Although the red morwong has usually been assigned to Cheilodactylus, DNA studies published in the early 2000s recovered Cheilodactylus fuscus as closer to Nemadactylus than to the Cheilodactylus type species. In the meantime, John E. Randall has recommended using the generic name Morwong for C. fuscus. In this case, Cheilodactylus ephippum would also become a referred species of Morwong, as M. ephippum, because Burridge and White (2000) and Burridge and Smolenski (2004) recovered it as sister to the red morwong. Genetic and morphological analyses have also strongly suggested that only two southern African species in Cheilodactylus, C. fasciatus and C. pixi, make up a monophyletic clade and that all the other “morwongs” were closer to the Latridae.

==Species==
There are two recognized species in this clade:
- Morwong ephippium (McCulloch & Waite, 1916) – painted moki
- Morwong fuscus (Castelnau, 1879) – red morwong

==Characteristics==
Morwong is distinguished from related taxa by having 16-18 spines and 30-35 soft rays in the dorsal fin while the anal fin has 3 spines and 8-9 soft rays. They have 13-14 pectoral fin rays with the lowest 5-6 being simple and robust.
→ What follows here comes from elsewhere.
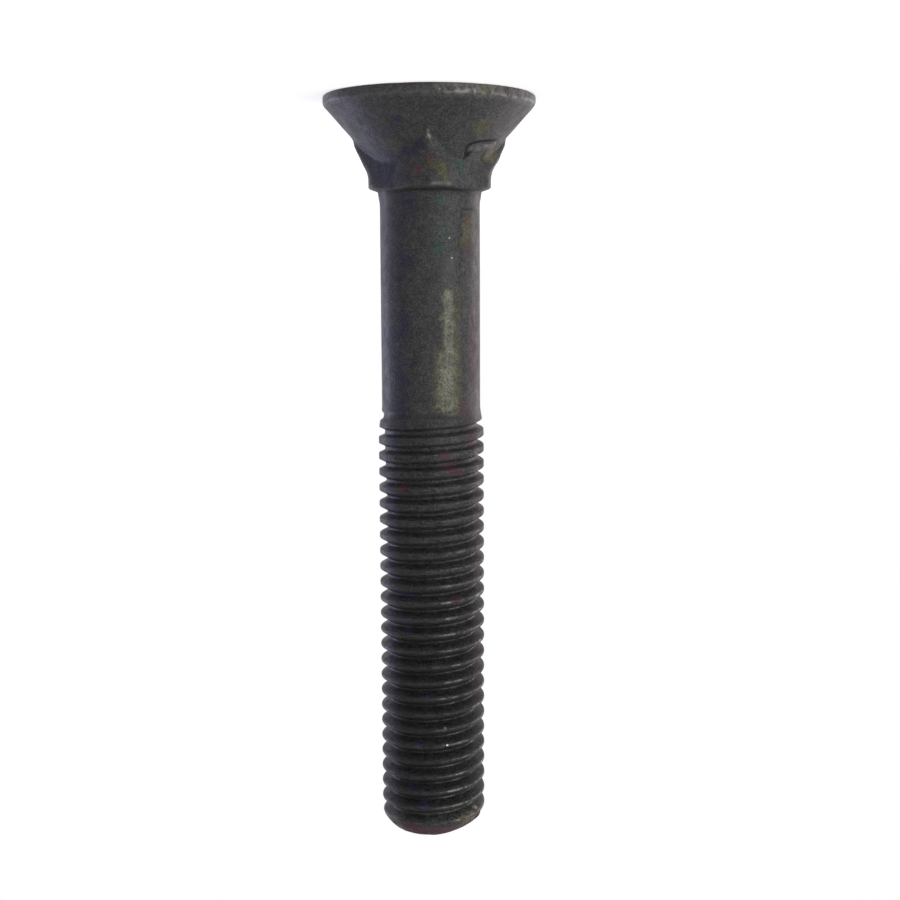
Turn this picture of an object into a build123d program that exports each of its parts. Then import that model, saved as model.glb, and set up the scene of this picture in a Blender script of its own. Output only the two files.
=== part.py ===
"""Plow bolt: a round flat countersunk head, a square neck and a right-hand thread.

The bolt stands on the flat face of its head. The origin is the centre of that
face, and +Z runs along the axis to the threaded point. Sizes are millimetres.
"""

from build123d import *
from math import atan, ceil, cos, degrees, radians, tan
import os

inch = 25.4

# Whole bolt
bolt_length = 3.5 * inch  # from the flat face of the head to the point

# Head: a short straight rim, then the seat that fits a countersunk hole
head_diameter = 24.96
rim_height = 1.0
rim_edge_radius = 0.25
seat_half_angle = 41.7  # degrees between the conical seat and the axis

# Square neck: its corners taper in, then run straight to a shoulder
neck_width = 12.84  # across the flats
corner_taper_height = 5.35  # where the corners begin to taper, above the flat face
corner_taper_angle = 26.2  # degrees between a tapered corner and the axis
neck_corner_diameter = 14.55  # across the corners, once they have tapered
shoulder_height = 10.6  # where the neck ends, above the flat face
shoulder_drop = 0.4  # along the axis, from the neck down to the shank

# Shank
shank_diameter = 11.88
collar_diameter = 12.3  # the shank is a little stouter where it leaves the neck
collar_length = 1.6

# Rolled thread, 1/2 inch with 13 turns to the inch
threads_per_inch = 13
thread_diameter = 0.5 * inch
thread_angle = 60.0  # degrees between the two flanks of a groove
thread_depth_share = 0.563  # depth of the groove, as a share of the pitch
crest_share = 0.25  # width of the crest between two turns, as a share of the pitch
full_thread_height = 38.56  # where the groove reaches its depth, on the -X side
run_out_turns = 1.0  # the groove fades into the shank over this many turns
swell_height = 39.7  # where the shank has swollen to the thread's diameter
swell_length = 3.2
turns_per_cut = 3  # the groove is cut in lengths of this many turns, end to end

# Point
point_diameter = 10.1
point_length = 1.9

# Room for the cutting shapes, which reach past the metal that they remove
groove_overcut = 0.06
trim_overcut = 1.0

# Worked out from the sizes above
head_radius = head_diameter / 2
shank_radius = shank_diameter / 2
thread_radius = thread_diameter / 2
corner_radius = neck_corner_diameter / 2
collar_radius = collar_diameter / 2
point_radius = point_diameter / 2
pitch = inch / threads_per_inch
thread_depth = thread_depth_share * pitch
crest_width = crest_share * pitch
root_radius = thread_radius - thread_depth
flank_slope = tan(radians(thread_angle / 2))
root_width = pitch - crest_width - 2 * thread_depth * flank_slope
cut_depth = thread_depth + groove_overcut
cut_width = root_width + 2 * cut_depth * flank_slope
cut_length = turns_per_cut * pitch
cut_count = ceil((bolt_length + pitch - full_thread_height) / cut_length)
rod_length = full_thread_height + cut_count * cut_length + pitch  # before its point is turned
trim_radius = thread_radius + trim_overcut
trim_slope = point_length / (thread_radius - point_radius)
trim_height = bolt_length - (trim_radius - point_radius) * trim_slope
run_out_angle = atan(cut_depth / (run_out_turns * pitch))
swell_start = swell_height - swell_length
shank_start = shoulder_height + shoulder_drop
seat_height = rim_height + (head_radius - shank_radius) / tan(radians(seat_half_angle))
sharp_corner_radius = neck_width / 2 / cos(radians(45))
taper_length = (sharp_corner_radius - corner_radius) / tan(radians(corner_taper_angle))


# The neck is a square bar whose corners are turned to a taper
with BuildPart() as neck:
    with BuildSketch(Plane.XZ):
        with BuildLine():
            Polyline(
                (0, rim_height),
                (sharp_corner_radius, rim_height),
                (sharp_corner_radius, corner_taper_height),
                (corner_radius, corner_taper_height + taper_length),
                (corner_radius, shoulder_height),
                (collar_radius, shank_start),
                (0, shank_start),
                close=True,
            )
        make_face()
    revolve(axis=Axis.Z)
    with BuildSketch(Plane.XY.offset(rim_height)):
        Rectangle(neck_width, neck_width, rotation=45)
    extrude(amount=shank_start - rim_height, mode=Mode.INTERSECT)

# The groove's section on the -X side
with BuildSketch(
    Plane((-root_radius, 0, full_thread_height), x_dir=(-1, 0, 0), z_dir=(0, 1, 0))
) as groove_section:
    with BuildLine():
        Polyline(
            (0, -root_width / 2),
            (cut_depth, -cut_width / 2),
            (cut_depth, cut_width / 2),
            (0, root_width / 2),
            close=True,
        )
    make_face()

# Both paths start on the -X side, where the thread reaches its depth: the groove
# winds up towards the point, and its run-out winds down and outward into the shank
groove_path = Rot(Z=180) * Helix(pitch, cut_length, root_radius, (0, 0, full_thread_height))
run_out_path = Helix(
    pitch / cos(run_out_angle),
    run_out_turns * pitch,
    root_radius,
    (0, 0, full_thread_height),
    (0, 0, -1),
    degrees(run_out_angle),
)

with BuildPart() as thread_groove:
    sweep(groove_section.sketch, groove_path, is_frenet=True)

with BuildPart() as groove_run_out:
    sweep(groove_section.sketch, run_out_path, is_frenet=True)

# What is turned off the spare rod to leave the chamfered point
with BuildPart() as point_trim:
    with BuildSketch(Plane.XZ):
        with BuildLine():
            Polyline(
                (0, bolt_length),
                (point_radius, bolt_length),
                (trim_radius, trim_height),
                (trim_radius, rod_length + trim_overcut),
                (0, rod_length + trim_overcut),
                close=True,
            )
        make_face()
    revolve(axis=Axis.Z)

with BuildPart() as plow_bolt:
    with BuildSketch(Plane.XZ):
        with BuildLine():
            Polyline(
                (0, 0),
                (head_radius, 0),
                (head_radius, rim_height),
                (shank_radius, seat_height),
                (shank_radius, shank_start),
                (collar_radius, shank_start),
                (shank_radius, shank_start + collar_length),
                (shank_radius, swell_start),
                (thread_radius, swell_height),
                (thread_radius, rod_length),
                (0, rod_length),
                close=True,
            )
        make_face()
    revolve(axis=Axis.Z)
    rim_edges = plow_bolt.edges().filter_by(GeomType.CIRCLE).group_by(Axis.Z)[:2]
    fillet(rim_edges[0] + rim_edges[1], rim_edge_radius)
    add(neck.part)
    with Locations(*[(0, 0, cut * cut_length) for cut in range(cut_count)]):
        add(thread_groove.part, mode=Mode.SUBTRACT)
    add(groove_run_out.part, mode=Mode.SUBTRACT)
    add(point_trim.part, mode=Mode.SUBTRACT)

os.makedirs("parts", exist_ok=True)
plow_bolt.part.label = "plow_bolt"
export_step(plow_bolt.part, "parts/plow_bolt.step")
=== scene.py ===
"""Plow bolt: a blackened, forged and rolled bolt on a pale studio floor.

The bolt stands on the flat face of its head, as its CAD frame does. The origin is the centre of that
face, +Z runs along the axis to the point, and Blender's units are metres. Azimuths are measured about
the axis from +X, anticlockwise as seen from the point.
"""

from collections import namedtuple
from math import atan2, ceil, cos, hypot, pi, radians, sin, tan, tau

import bmesh
import bpy
from mathutils import Matrix, Vector, noise


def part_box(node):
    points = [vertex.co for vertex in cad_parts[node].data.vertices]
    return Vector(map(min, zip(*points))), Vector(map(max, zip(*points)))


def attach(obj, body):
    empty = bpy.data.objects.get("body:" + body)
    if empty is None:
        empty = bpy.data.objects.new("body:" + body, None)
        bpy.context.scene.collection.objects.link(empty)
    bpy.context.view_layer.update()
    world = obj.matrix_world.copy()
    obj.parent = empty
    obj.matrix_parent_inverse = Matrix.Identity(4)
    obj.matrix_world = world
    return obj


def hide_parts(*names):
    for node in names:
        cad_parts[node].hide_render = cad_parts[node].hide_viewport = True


bl_info = {
    "name": "Plow Bolt",
    "version": (1, 0, 0),
    "blender": (4, 5, 0),
    "location": "View3D > Sidebar > Plow Bolt",
    "description": "Makes a blackened plow bolt and the studio that it is shown in",
    "category": "Add Mesh",
}

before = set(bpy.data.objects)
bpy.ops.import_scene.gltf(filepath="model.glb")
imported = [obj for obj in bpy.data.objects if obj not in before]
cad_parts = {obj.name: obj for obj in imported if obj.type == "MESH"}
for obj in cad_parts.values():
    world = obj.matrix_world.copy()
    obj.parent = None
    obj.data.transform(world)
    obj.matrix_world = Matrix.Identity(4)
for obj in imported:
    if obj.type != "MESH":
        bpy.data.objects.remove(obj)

MM = 0.001
CAD_LOW, CAD_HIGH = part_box("plow_bolt")


# ---------------------------------------------------------------------------------------------------
# Sizes, colours and lamps
# ---------------------------------------------------------------------------------------------------


def length(name, description, millimetres):
    """A property that holds a length."""
    return bpy.props.FloatProperty(
        name=name, description=description, default=millimetres * MM, unit="LENGTH", precision=5
    )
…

They are generally brown or red in colour. They have maximum lengths of 55 cm for M. epphipium and 65 cm for M. fuscus. Compared to Goniistius Morwong has a shallower head and a shorter 4th dorsal fin spine while compared to Chirodactylus they have a greater number of scales along the lateral line, 59–66 as opposed to 46–56, and a higher number of soft rays in the dorsal fin, 30–35 as opposed to 22–31.

==Distribution, habitat and biology==
Morwong fishes are found in the southwestern Pacific Ocean in southeastern Australia, the Tasman Sea and northern New Zealand. These fishes inhabit rocky substrates where they feed on benthic invertebrates.